Stated task: Reproduce only the lines of the material below that start at the line containing "becomes the origin." and stop at the line containing "cad_parts[node].hide_render = cad_parts[node].hide_viewport". Keep both end lines.

Records shown:
********************

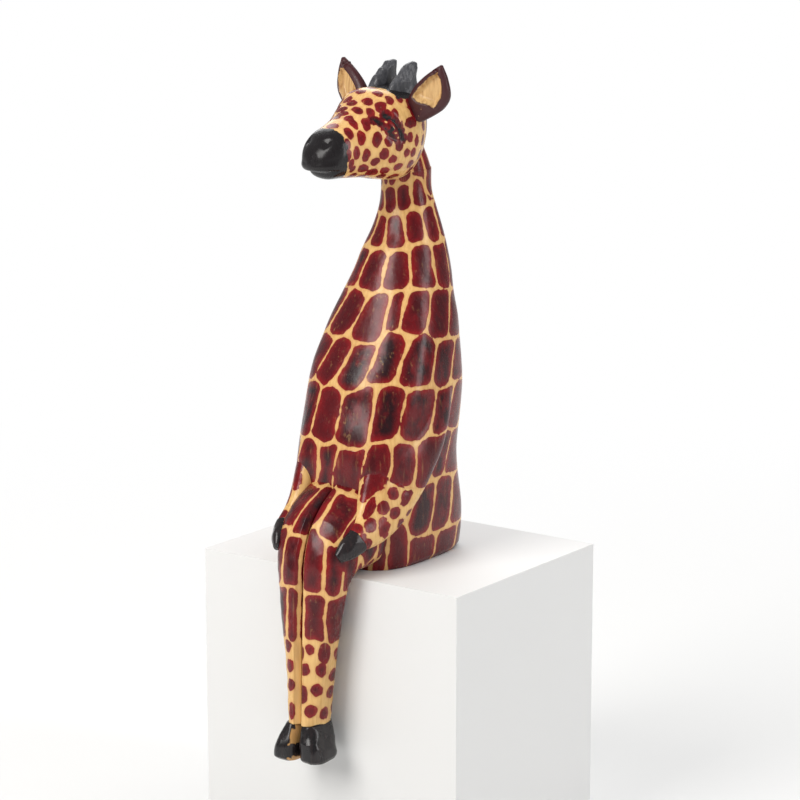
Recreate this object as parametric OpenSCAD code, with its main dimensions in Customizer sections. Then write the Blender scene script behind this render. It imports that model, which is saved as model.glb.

********************

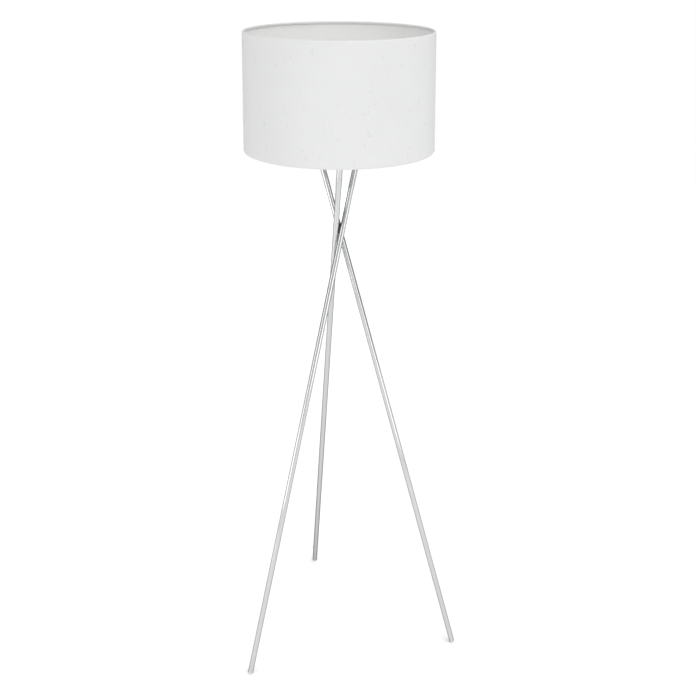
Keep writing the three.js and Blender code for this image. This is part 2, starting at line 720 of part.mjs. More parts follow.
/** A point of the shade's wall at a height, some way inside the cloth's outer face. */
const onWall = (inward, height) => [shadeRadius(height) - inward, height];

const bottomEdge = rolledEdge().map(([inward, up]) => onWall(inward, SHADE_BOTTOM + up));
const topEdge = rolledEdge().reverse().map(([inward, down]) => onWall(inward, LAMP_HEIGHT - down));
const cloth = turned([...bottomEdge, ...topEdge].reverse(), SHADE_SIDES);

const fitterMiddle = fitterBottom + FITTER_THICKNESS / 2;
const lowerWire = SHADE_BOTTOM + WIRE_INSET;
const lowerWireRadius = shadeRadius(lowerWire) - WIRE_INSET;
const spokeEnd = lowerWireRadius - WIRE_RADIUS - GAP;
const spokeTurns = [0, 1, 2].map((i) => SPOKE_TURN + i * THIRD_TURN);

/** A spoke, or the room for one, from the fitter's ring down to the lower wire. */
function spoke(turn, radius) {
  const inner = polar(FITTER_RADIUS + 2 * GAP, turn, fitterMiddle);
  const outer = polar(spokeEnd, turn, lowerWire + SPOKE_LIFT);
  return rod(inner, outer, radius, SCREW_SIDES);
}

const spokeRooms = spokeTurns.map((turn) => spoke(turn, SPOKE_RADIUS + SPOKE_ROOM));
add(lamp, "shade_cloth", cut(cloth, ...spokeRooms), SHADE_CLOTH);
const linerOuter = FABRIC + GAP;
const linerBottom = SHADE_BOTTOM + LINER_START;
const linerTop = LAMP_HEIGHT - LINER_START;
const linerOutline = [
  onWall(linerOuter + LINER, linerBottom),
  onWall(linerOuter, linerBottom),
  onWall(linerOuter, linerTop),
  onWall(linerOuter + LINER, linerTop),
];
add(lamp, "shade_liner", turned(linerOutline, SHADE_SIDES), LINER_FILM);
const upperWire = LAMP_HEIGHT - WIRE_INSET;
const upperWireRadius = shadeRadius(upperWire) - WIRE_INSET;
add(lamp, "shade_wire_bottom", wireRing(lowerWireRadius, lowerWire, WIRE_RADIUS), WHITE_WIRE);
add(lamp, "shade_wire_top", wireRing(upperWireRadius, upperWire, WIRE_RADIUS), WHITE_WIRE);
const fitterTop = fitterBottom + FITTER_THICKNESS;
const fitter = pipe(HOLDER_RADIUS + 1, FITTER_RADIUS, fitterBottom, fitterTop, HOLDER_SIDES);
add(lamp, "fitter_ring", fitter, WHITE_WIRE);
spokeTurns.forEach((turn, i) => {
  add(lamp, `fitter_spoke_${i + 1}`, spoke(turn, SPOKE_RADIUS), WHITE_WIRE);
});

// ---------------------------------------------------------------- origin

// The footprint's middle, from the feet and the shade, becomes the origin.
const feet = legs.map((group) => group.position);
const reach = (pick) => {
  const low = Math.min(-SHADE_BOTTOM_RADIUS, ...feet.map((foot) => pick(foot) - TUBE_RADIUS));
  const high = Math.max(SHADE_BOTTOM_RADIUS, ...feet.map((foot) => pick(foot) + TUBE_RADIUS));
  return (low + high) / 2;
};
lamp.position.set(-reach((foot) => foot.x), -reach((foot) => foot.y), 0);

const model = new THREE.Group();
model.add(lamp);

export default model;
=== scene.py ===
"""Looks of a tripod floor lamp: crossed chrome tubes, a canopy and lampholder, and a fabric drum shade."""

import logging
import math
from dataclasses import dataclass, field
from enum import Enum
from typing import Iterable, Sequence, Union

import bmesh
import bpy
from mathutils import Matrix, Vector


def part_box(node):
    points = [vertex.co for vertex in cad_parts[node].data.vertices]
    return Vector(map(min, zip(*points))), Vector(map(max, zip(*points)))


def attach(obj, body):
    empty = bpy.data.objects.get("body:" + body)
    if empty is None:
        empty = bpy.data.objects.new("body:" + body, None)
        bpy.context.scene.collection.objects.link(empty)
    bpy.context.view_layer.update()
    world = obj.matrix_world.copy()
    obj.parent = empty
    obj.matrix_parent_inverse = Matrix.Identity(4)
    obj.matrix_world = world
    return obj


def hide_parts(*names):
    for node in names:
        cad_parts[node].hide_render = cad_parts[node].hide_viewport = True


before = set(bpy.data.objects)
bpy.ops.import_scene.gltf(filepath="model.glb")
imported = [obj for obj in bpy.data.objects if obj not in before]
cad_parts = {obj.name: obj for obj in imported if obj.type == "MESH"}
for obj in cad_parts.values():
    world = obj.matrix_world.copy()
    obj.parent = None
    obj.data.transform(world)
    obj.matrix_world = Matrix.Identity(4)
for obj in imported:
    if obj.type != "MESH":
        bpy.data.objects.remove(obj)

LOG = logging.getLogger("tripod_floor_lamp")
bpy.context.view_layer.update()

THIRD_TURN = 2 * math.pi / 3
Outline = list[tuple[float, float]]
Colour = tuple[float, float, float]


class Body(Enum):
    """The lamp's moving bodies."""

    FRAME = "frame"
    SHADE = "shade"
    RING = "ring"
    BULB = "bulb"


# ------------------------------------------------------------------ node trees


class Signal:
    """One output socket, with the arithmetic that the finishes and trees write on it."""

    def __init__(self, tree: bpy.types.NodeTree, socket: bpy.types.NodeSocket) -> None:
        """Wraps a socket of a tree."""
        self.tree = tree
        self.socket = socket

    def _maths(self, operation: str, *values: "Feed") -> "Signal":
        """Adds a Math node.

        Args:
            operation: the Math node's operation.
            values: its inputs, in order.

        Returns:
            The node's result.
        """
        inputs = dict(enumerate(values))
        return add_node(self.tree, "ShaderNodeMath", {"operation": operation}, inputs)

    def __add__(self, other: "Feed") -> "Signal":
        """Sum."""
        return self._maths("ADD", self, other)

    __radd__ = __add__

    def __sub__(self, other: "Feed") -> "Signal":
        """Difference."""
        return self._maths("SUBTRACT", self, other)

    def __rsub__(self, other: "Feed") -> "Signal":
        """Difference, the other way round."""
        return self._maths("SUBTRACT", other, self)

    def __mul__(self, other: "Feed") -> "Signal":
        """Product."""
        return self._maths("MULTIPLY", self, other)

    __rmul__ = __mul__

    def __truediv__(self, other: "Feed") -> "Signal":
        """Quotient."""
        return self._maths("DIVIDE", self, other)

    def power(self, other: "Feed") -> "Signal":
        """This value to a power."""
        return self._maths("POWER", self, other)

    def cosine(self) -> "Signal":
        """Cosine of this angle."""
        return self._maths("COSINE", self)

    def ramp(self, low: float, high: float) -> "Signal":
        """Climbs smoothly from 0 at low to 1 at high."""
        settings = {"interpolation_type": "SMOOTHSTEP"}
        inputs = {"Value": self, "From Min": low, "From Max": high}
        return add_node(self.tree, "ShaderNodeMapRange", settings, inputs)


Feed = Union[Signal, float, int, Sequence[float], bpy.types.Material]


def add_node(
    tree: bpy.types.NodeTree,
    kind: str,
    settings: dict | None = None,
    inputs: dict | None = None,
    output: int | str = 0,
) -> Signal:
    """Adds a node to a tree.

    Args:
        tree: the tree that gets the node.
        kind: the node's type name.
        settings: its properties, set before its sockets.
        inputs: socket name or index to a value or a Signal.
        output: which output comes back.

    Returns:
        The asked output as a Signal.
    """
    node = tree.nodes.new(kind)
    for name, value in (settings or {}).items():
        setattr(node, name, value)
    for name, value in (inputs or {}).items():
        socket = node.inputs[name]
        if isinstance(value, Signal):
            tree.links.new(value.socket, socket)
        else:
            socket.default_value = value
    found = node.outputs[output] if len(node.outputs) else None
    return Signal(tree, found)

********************

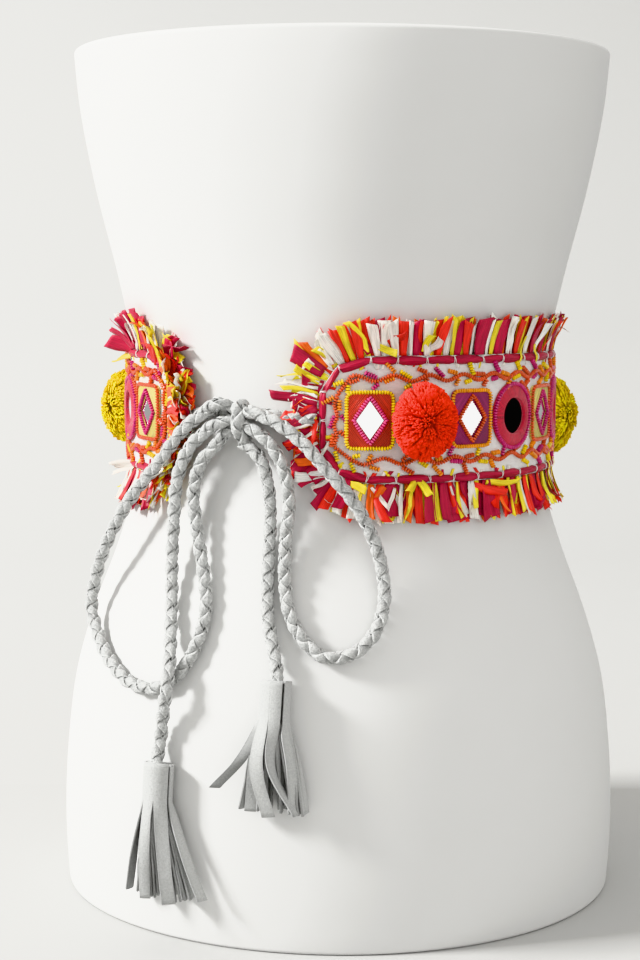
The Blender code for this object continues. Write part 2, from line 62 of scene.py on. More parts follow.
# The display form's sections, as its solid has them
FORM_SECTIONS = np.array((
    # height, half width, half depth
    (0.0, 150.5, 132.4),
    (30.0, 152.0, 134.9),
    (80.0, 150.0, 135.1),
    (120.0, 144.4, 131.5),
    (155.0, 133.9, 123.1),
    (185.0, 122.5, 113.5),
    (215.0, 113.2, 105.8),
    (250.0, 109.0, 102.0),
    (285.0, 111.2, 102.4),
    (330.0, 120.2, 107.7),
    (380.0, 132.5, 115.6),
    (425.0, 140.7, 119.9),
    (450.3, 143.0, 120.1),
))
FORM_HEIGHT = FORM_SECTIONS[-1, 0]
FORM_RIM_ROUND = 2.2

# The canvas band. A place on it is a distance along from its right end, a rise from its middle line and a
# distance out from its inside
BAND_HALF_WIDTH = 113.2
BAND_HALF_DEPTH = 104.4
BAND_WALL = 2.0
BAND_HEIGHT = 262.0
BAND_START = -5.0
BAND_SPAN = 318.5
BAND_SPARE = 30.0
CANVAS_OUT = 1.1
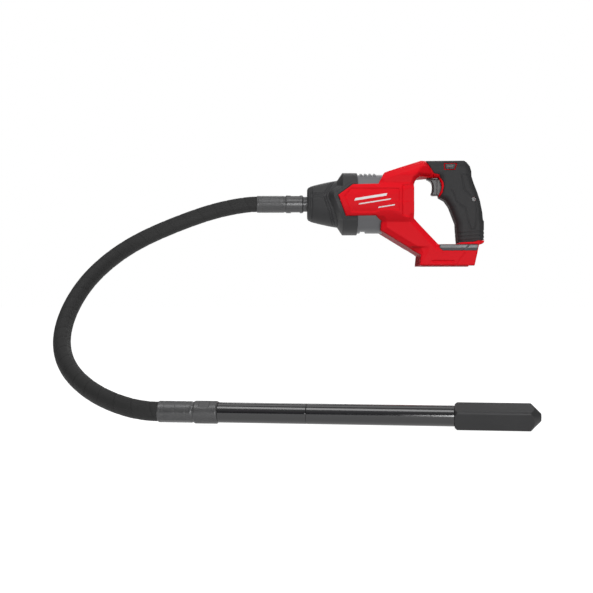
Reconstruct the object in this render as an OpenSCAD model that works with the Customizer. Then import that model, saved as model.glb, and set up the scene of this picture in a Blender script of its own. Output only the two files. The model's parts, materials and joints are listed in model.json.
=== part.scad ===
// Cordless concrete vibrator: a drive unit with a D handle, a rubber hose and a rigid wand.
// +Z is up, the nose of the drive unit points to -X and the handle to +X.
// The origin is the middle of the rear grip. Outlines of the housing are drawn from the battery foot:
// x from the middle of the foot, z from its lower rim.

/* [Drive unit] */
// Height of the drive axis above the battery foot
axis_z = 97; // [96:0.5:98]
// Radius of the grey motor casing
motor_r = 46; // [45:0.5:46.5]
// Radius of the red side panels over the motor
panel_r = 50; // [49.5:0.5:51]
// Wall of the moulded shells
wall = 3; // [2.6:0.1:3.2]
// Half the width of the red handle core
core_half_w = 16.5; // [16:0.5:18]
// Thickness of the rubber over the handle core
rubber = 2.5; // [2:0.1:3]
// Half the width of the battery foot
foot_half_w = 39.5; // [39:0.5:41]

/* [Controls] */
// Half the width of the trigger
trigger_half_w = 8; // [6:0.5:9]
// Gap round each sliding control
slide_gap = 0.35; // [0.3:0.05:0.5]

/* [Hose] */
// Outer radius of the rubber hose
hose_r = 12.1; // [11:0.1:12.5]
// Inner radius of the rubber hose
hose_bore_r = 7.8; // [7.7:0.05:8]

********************

Problem solution:
// The footprint's middle, from the feet and the shade, becomes the origin.
const feet = legs.map((group) => group.position);
const reach = (pick) => {
  const low = Math.min(-SHADE_BOTTOM_RADIUS, ...feet.map((foot) => pick(foot) - TUBE_RADIUS));
  const high = Math.max(SHADE_BOTTOM_RADIUS, ...feet.map((foot) => pick(foot) + TUBE_RADIUS));
  return (low + high) / 2;
};
lamp.position.set(-reach((foot) => foot.x), -reach((foot) => foot.y), 0);

const model = new THREE.Group();
model.add(lamp);

export default model;
=== scene.py ===
"""Looks of a tripod floor lamp: crossed chrome tubes, a canopy and lampholder, and a fabric drum shade."""

import logging
import math
from dataclasses import dataclass, field
from enum import Enum
from typing import Iterable, Sequence, Union

import bmesh
import bpy
from mathutils import Matrix, Vector


def part_box(node):
    points = [vertex.co for vertex in cad_parts[node].data.vertices]
    return Vector(map(min, zip(*points))), Vector(map(max, zip(*points)))


def attach(obj, body):
    empty = bpy.data.objects.get("body:" + body)
    if empty is None:
        empty = bpy.data.objects.new("body:" + body, None)
        bpy.context.scene.collection.objects.link(empty)
    bpy.context.view_layer.update()
    world = obj.matrix_world.copy()
    obj.parent = empty
    obj.matrix_parent_inverse = Matrix.Identity(4)
    obj.matrix_world = world
    return obj


def hide_parts(*names):
    for node in names:
        cad_parts[node].hide_render = cad_parts[node].hide_viewport = True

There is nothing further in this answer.